None of this is arbitrary. The structure teaches that the dojo/gym is a place where something serious is happening, and that seriousness deserves respect. More importantly, it teaches respect as a behavior rather than a feeling.

Kids internalize this. The formality bleeds over. Kids who train martial arts tend to be better at addressing adults, better at making eye contact, better at following structured environments in general. The gym trains the instinct.

Losing Is Just Part of Training

This is probably the biggest one, and it's the thing that other sports struggle to replicate.

In competition martial arts, you lose all the time in practice. Every day. You get submitted by people who are better than you. You get outworked. You have stretches where nothing is clicking and everyone in the gym seems to be ahead of you. This is normal. Expected. Part of the process.

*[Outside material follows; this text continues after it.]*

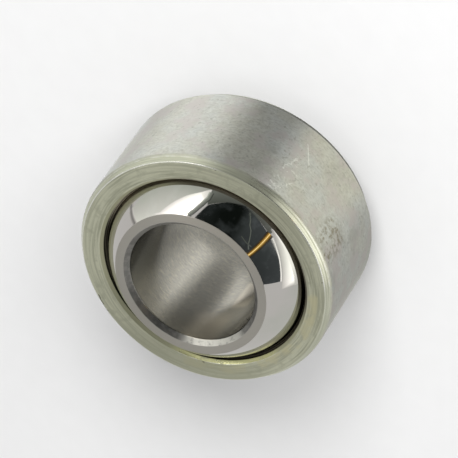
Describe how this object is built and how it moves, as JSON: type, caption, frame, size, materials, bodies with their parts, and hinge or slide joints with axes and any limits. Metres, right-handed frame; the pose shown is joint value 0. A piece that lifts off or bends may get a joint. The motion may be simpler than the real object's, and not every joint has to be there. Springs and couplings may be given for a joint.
{
  "type": "spherical plain bearing",
  "caption": "Spherical plain bearing: a polished steel ball with a cylindrical bore, which tilts and turns in a lined outer ring with a plain cylindrical outside.",
  "frame": {"origin": "centre of the ball, on the bore's axis, halfway between the ball's end faces", "axes": "+Z along the bore's axis, out of the ball's upper end face; +Y along the axis about which the outer ring leans on the ball at rest, its upper end towards -X"},
  "size_m": [0.0326, 0.032, 0.021],
  "materials": {
    "passivated_zinc": "zinc plated and passivated yellow-green on the faces and chamfers, ground bare steel on the outside",
    "sliding_fabric": "dark self-lubricating fabric, matte",
    "polished_steel": "mirror-polished sphere, ground flat ends, honed bore"
  },
  "bodies": {
    "outer_ring": {"outer_ring": "passivated_zinc"},
    "liner": {"sliding_liner": "sliding_fabric"},
    "ball": {"ball": "polished_steel"}
  },
  "joints": [
    {"name": "swivel", "type": "hinge", "parent": "outer_ring", "child": "liner", "pos_m": [0, 0, 0], "axis": [-0.0384, 0, 0.9993], "continuous": true},
    {"name": "tilt", "type": "hinge", "parent": "liner", "child": "ball", "pos_m": [0, 0, 0], "axis": [0, 1, 0], "range_deg": [-17.2, 12.8]}
  ]
}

Kids who go through that experience -- who learn to get tapped, shake hands, and keep going -- develop a relationship with failure that is fundamentally healthy. They learn that losing in a drill doesn't define them. That a bad day doesn't mean they're bad. That the only real failure is quitting.

When my son started competing, he lost his first tournament match in under two minutes. He walked back over to me with tears in his eyes. I asked him if he wanted to leave. He shook his head, watched the rest of the tournament, took notes, and was asking when the next one was before we got to the car.

That's the martial arts mind. It doesn't form overnight, but it forms reliably with consistent training.

There's a Relationship With a Teacher That's Different

In school and team sports, the teacher or coach is often at a distance. There are thirty kids in a class, or fifteen on a team. Individual attention is rare.

A good martial arts instructor will know every student personally. They'll see your kid as an individual, notice their specific challenges, and give them targeted feedback. That relationship is genuinely different from most adult-child relationships kids experience.

And because the instructor knows techniques that can hurt people, there's a natural authority there that kids respond to. They listen. They ask questions. They try to please the instructor not out of fear but out of genuine respect for someone with real skill.

Finding a good instructor is worth researching. Credentials matter, but so does how they treat kids. A red flag is anyone who uses fear or embarrassment as motivation. A green flag is someone who explains the "why" behind every technique and checks in with students individually.

Physical Confidence Changes Everything

There's a specific kind of confidence that comes from knowing you can handle yourself physically. It's not aggression -- well-trained kids are actually less aggressive because they don't need to prove anything. It's a quiet security.

Kids who train martial arts carry themselves differently. They're less likely to be intimidated. They're less likely to be targeted by bullies. And when they are targeted, they have actual options beyond freeze or flee.

I'm not raising my kids to fight their way through problems. But I am raising them to not be afraid. Those are different things.

How to Pick the Right Gym

Look for a school that emphasizes fundamentals over flashy techniques. A place where they teach the same basics repeatedly until they're automatic. Consistency of instruction matters.

Watch a class before enrolling your kid. Good gyms are welcoming to observers. Watch how the instructor talks to students. Watch how advanced students treat beginners. Watch how the instructor handles a student who makes a mistake.

Trial periods are standard and you should use them. The right gym will feel right within a few classes. The wrong gym will feel off and you should trust that instinct.

The Women's MMA Connection

One more thing worth saying: if you're raising daughters, martial arts is one of the best things you can give them. Not because girls need to be tougher, but because the confidence and physical capability that martial arts builds is a genuine gift.

And when you put on women's UFC fights and your daughter sees Zhang Weili or Rose Namajunas or Valentina Shevchenko, the lesson is immediate. She sees what those techniques can accomplish when someone dedicates themselves to the craft. The women on the UFC roster didn't get there by accident. They got there through the same hours on the mat that your kid is putting in now.

That's a powerful thing to show a kid.